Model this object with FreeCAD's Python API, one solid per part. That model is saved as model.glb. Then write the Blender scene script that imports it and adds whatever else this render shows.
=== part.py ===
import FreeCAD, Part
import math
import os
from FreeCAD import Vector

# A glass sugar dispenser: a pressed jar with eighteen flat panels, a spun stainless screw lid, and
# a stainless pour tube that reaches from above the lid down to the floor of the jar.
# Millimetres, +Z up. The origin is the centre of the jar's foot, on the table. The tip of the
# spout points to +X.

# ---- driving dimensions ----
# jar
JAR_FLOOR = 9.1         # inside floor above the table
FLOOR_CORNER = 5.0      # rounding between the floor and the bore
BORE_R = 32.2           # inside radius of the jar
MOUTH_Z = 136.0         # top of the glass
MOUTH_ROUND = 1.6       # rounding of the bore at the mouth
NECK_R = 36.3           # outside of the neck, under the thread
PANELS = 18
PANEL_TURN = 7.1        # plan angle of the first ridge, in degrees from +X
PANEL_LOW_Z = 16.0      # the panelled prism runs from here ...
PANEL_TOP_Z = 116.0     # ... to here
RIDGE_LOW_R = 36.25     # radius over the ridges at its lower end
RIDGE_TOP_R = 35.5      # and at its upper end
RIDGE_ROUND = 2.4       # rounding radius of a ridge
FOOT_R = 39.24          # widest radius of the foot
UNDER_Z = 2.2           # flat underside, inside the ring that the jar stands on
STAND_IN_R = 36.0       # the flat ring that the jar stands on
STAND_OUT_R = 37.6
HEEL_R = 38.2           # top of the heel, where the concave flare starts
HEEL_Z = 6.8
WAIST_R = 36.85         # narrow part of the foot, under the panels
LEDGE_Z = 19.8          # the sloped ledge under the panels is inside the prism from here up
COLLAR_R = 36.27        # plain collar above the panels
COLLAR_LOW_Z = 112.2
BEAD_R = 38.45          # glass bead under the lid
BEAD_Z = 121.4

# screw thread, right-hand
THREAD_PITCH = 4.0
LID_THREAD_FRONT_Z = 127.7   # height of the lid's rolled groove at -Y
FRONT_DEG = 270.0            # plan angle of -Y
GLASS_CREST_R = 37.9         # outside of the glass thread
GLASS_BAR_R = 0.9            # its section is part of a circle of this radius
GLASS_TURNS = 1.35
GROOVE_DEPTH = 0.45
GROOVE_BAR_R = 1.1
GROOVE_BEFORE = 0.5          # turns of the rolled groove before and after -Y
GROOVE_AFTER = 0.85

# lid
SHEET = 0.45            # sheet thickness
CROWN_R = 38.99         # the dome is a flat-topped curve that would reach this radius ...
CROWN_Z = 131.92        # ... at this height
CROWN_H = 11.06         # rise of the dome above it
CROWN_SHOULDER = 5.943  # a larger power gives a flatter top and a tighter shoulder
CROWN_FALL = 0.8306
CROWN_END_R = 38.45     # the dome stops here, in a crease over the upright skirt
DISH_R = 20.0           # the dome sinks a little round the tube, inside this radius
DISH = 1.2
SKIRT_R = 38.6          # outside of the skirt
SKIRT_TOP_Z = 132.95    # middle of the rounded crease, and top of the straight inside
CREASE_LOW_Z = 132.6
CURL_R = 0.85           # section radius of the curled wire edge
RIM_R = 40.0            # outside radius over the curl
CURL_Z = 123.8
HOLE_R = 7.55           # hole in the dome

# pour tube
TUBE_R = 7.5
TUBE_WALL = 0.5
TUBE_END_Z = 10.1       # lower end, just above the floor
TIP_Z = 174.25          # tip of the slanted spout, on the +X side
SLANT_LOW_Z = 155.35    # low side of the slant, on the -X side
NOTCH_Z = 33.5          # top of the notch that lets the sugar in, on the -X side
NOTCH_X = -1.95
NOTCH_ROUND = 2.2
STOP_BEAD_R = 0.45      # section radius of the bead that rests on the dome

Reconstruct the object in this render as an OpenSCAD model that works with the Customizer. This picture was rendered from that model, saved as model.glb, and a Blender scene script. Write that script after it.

**Direction**
Return exactly, please, the lines of the material from the first one down to and including the line where "# spout points to +X." appears.

**Full output**
Model this object with FreeCAD's Python API, one solid per part. That model is saved as model.glb. Then write the Blender scene script that imports it and adds whatever else this render shows.
=== part.py ===
import FreeCAD, Part
import math
import os
from FreeCAD import Vector

# A glass sugar dispenser: a pressed jar with eighteen flat panels, a spun stainless screw lid, and
# a stainless pour tube that reaches from above the lid down to the floor of the jar.
# Millimetres, +Z up. The origin is the centre of the jar's foot, on the table. The tip of the
# spout points to +X.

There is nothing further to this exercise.